Some dishes look profitable on paper but destroy labour during service. Labour cost is the invisible tax on every dish. If a starter requires 12 minutes of prep and 4 minutes at the pass — you need to understand what that costs you.

Ask Before Every Dish
How long does this take to prep per batch?
How many components does it have?
Can it be plated in under 90 seconds at the pass?
What happens to this dish on a busy Saturday?
Does it create waste from other dishes?
High-Profit, Low-Labour Thinking
Shared ingredients across dishes
Sauces that batch-produce easily
Components that prep ahead without quality loss
Dishes that plate in one step at the pass
Chef TipYour labour cost target is typically 28–35% of revenue. When food cost and labour combined exceed 65%, most kitchens run at a loss after overheads. Know your combined cost of goods percentage — it’s the number that actually matters.
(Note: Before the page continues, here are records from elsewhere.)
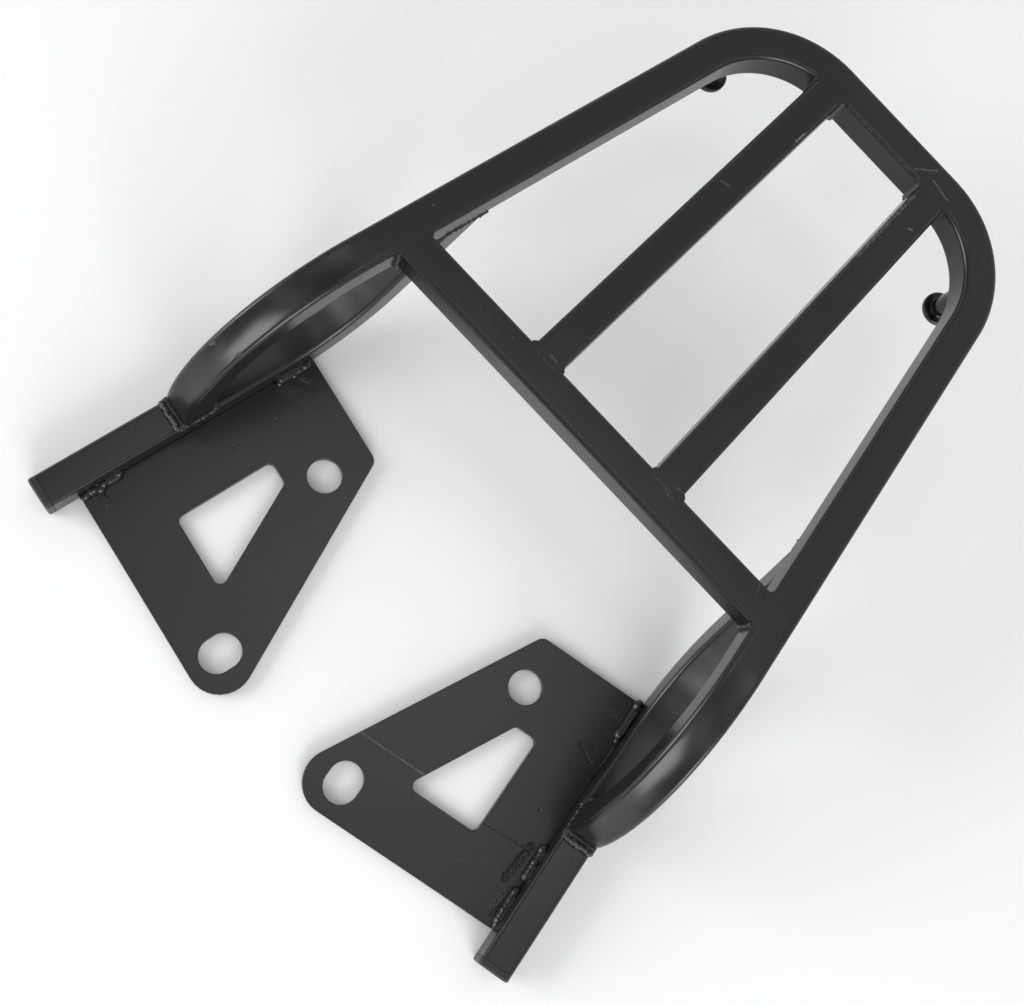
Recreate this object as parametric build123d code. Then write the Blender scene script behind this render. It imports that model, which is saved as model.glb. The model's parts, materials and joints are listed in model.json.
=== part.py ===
from build123d import *
from math import cos, radians, sin, sqrt, tan
import os

# Rear luggage rack of a motorcycle, welded from square steel tube and painted black.
# Millimetres. +Z up, +Y towards the front of the motorcycle, +X to the rider's right.
# The origin is midway between the two round holes, on the underside of the mounting plates.

# Square tube
tube = 16.0
tube_wall = 1.5
tube_corner = 2.2

# Hoop: a rear bar, two legs that spread towards the front and bend down at their ends.
# Distances back are from the rear face of the hoop, distances along are along a leg.
hole_back = 291.5
leg_spread = 10.0
rear_half_width = 83.5
rear_bend_radius = 50.0
drop_bend_radius = 82.0
drop_bend_start = 240.0
deck_height = 98.0

# Cross bar, and where the welder set the two bars between it and the rear of the hoop
cross_bar_front = 223.0
bar_rear_right = 35.4
bar_front_right = 32.8
bar_rear_left = 32.4
bar_front_left = 40.3

# Lower rails, straight at the plates and bent up to the legs behind the cross bar
rail_front = 388.7
rail_bend_start = 296.0
rail_rise = 62.0

# Mounting plates, measured back from the rail's front end and inwards from its inner face
plate_thickness = 4.0
plate_setback = 11.7
plate_length = 123.5
plate_rake = 2.0
plate_rear_depth = 56.5
plate_front_depth = 121.0
plate_tip_radius = 15.0
plate_corner = 5.0
plate_web = 31.0
plate_rear_web = 42.0
window_corner = 3.2

# Round holes and slots that bolt to the motorcycle
hole_diameter = 16.5
hole_spacing = 136.0
slot_spacing = 80.0
slot_forward = 90.0
slot_length = 20.0

# Strap pegs under the rear corners of the hoop
peg_shank = 9.6
peg_length = 23.5
peg_head = 16.6
peg_head_thickness = 3.2
peg_head_round = 1.0
peg_turn_right = 19.0
peg_turn_left = 26.0
peg_shift_right = 4.0
peg_shift_left = 0.0

# End caps in the front ends of the lower rails
cap_flange = 3.6
cap_round = 1.1
cap_plug = 14.0
cap_plug_wall = 1.6
cap_clearance = 0.3
cap_rib = 0.2
cap_rib_width = 1.2
cap_rib_pitch = 4.0
cap_rib_count = 3

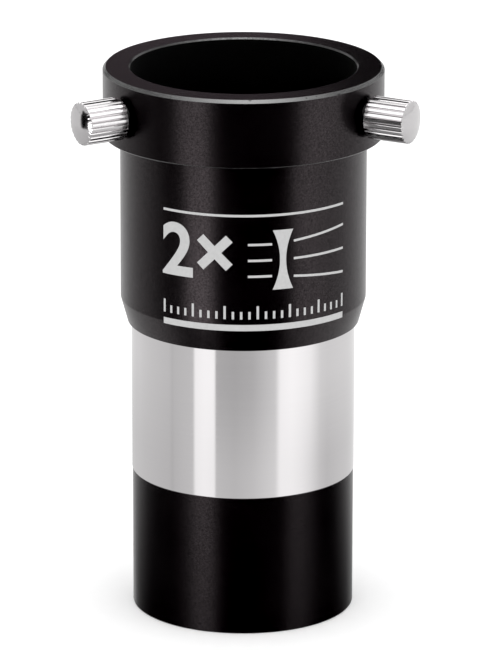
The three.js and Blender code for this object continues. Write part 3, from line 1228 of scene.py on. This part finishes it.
def build_spot():
    """A round light that only the left knob mirrors."""
    distance = 0.6
    light = bpy.data.lights.new("spot", "AREA")
    light.shape = "DISK"
    light.size = 0.17
    light.energy = 0.4
    spot = bpy.data.objects.new("spot", light)
    bpy.context.scene.collection.objects.link(spot)
    azimuth = math.radians(SCREWS["left"])
    knob = Vector((KNOB_INNER * math.cos(azimuth), KNOB_INNER * math.sin(azimuth), SCREW_HEIGHT)) * MM
    out = toward(-78, -13)
    spot.location = knob + out * distance
    spot.rotation_mode = "QUATERNION"
    spot.rotation_quaternion = out.to_track_quat("Z", "Y")
    light_only(spot, ["left_knob"])


BLACK_LEVEL = 0.0035
CAMERA_DISTANCE = 0.861
CAMERA_AZIMUTH = -1.58
CAMERA_ELEVATION = 16.73
CAMERA_ROLL = 0.092
CAMERA_LENS = 334.5
TARGET = Vector((0.00004, 0, 0.04106))


def build_camera():
    """A long lens some way off, aimed at the middle of the part and tilted by a hair."""
    data = bpy.data.cameras.new("camera")
    data.lens = CAMERA_LENS
    data.sensor_width = 36
    data.clip_start = 0.05
    camera = bpy.data.objects.new("camera", data)
    bpy.context.scene.collection.objects.link(camera)
    out = toward(CAMERA_AZIMUTH, CAMERA_ELEVATION)
    camera.location = TARGET + out * CAMERA_DISTANCE
    camera.rotation_mode = "QUATERNION"
    roll = Matrix.Rotation(math.radians(CAMERA_ROLL), 3, "Z").to_quaternion()
    camera.rotation_quaternion = out.to_track_quat("Z", "Y") @ roll
    bpy.context.scene.camera = camera


def build_studio():
    """Floor, lights and camera, and how the picture's levels are shown."""
    build_floor()
    build_world()
    build_reflectors()
    build_back_card()
    build_spot()
    build_camera()
    scene = bpy.context.scene
    scene.view_settings.view_transform = "Standard"
    scene.view_settings.look = "None"
    scene.view_settings.use_curve_mapping = True
    scene.view_settings.curve_mapping.black_level = [BLACK_LEVEL] * 3
    scene.view_settings.curve_mapping.update()


# ---- everything ----

build_holder()
build_tube()
build_cell()
build_optics()
build_ring()
for side, azimuth in SCREWS.items():
    build_knob(side, azimuth)
    build_stud(side, azimuth)
    build_tip(side, azimuth)
build_print()
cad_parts["lens_spacer"].data.materials.clear()
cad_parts["lens_spacer"].data.materials.append(INNER_BLACK)
build_studio()
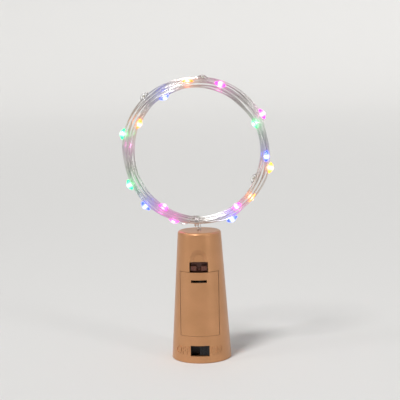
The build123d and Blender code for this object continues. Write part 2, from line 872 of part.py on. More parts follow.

📋 Daily Kitchen Questions Every Chef Should Ask
Which dishes actually make the most money — not just sell the most?
Which dishes slow service and increase kitchen stress disproportionately?
What prep creates the most waste this week?
What sells well but underperforms financially?
Are we leaving GP on the table with bread, sides, or desserts?
Have we reviewed our prices since our food costs changed?
What’s our actual combined food & labour cost this week?
Which specials could become permanent high-margin dishes?